Tüm Özel Kalem ve Basın bürolarında çalışanlara da rol model olan Cengiz, attığı her adımla danışmanlığını yaptığı Dr. Mahmut Uçar’a artı puan yazdırıyor. İyi günde, kötü günde başkanı ilişkilerinde hep sıcak tutmayı başaran Cengiz, mini dokunuşlarla gönüllere giriyor. Her ne kadar başkan Uçar adına yapılıyor olsa bile biz biliyoruz ki o incelikler Cengiz’e yazar. Selam olsun Cengiz’e ve o tercihte onikiden nişan alan Uçar’a!
Halimiz, ahvalimiz..
Önceki gün iftar öncesi. Ayhan Buzlak ağabeyimle beraber şehrin merkezi olarak bilinen Yakutiye bölgesindeki bir fırındayım. Ramazan pidesi için sıraya girmişiz. Sosyal mesafeye dikkat ediyoruz ve ikişer pide alıp çıkacağız. Sokağa taşan kuyruktayken Ayhan ağabey bana fırının duvarındaki bir panoya bakmamı istiyor. Askıda ekmek yazılı panoda ekmek sayısına bakıyorum. İnanılacak gibi değil.
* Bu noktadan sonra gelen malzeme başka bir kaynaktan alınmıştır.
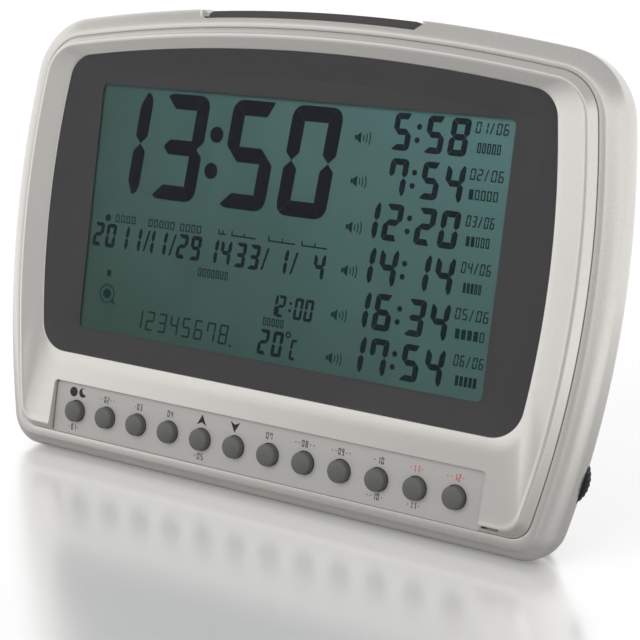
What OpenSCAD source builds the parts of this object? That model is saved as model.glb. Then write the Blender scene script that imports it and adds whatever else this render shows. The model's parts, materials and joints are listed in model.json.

Eksi 539 ekmekten sözediliyor panoda. Yani askıda ekmek uygulaması var ama giden fırıncıdan. Hem de şehir merkezinde gördüğümüz bu manzara karşısında şok oluyoruz tabii ki. İçinde suiistimal var mıdır, bilmiyorum, olabilir tabii ki de. Fitne fesatlık peşinde değilim elbette. Ancak, hayat pahalılığının başını alıp gittiği günümüzde gördüğümüz o pano sadece iki satırdan ibaret bir şey değil. Çok şey anlatan bir pano. Onu paylaşayım istedim. Bu arada, Ekşi Sözlük’te askıda ekmek uygulamasının ilk Isparta’da başladığı bilgisini edindim, siz de bilin istedim.
--
Bu anahtar teste girse kesin pozitif çıkar!
Koronavirüs hayatımıza girdi gireli elbette ki alışkanlıklarımız da değişti. Hiçbir şey eskisi gibi değil. Çok daha önceleri olması gereken önceliklerimiz şimdi daha fazla yoğunlaştı. Bunlardan birincisi ve en önemlisi de kuşkusuz temizlik. Diğer bir adıyla hijyen. Eskisinden daha fazla buna dikkat eder olduk. Tehlike kapıya dayanınca mecburen bir kat daha hijyene önem verdik. Bu arada, virüs sebebiyle daha bir titiz olduğumuz da su geçirmez bir gerçek. Günlük yaşantımızda, bilhassa evlerimizin dışında ki yaşam alanlarımızda azami dikkat ve titizlik gösteriyoruz.
Bu da yeni alışkanlıkları beraberinde getirdi. Bir çok insan tanıyorum, kesinlikle bir yere eliyle, parmağıyla dokunmuyor. Bulaş sebebiyle dokunması gereken bölgelere özellikle de araçlarının veya evlerinin anahtarlarıyla dokunanlar var. Şimdi emekli olan ve ticarete atılan eski Hıfzısıhha Bölge Müdürü Erhan Dudu bunlardan biri. Ne görsem elinde araç anahtarı. Asansöre binerken, herhangi bir kapı ziline basarken anahtarını kullanıyor. Sanıyorum çoğunuzun da etrafında böyle kişiler vardır. Geçen gün espri de yaptım. Sen olmadıysan aracının anahtarı illa ki korona olmuştur. Bir test yaptırsan iyi olur diye..
TUTTUĞUM BABA SÖZLER: Herkesi dost sanıp açarsan yüreğini, düşmana gerek kalmaz, yaparlar gereğini!
DUVARIN DİLİ: Hayalini biz kuruyoruz, başkaları yaşıyor!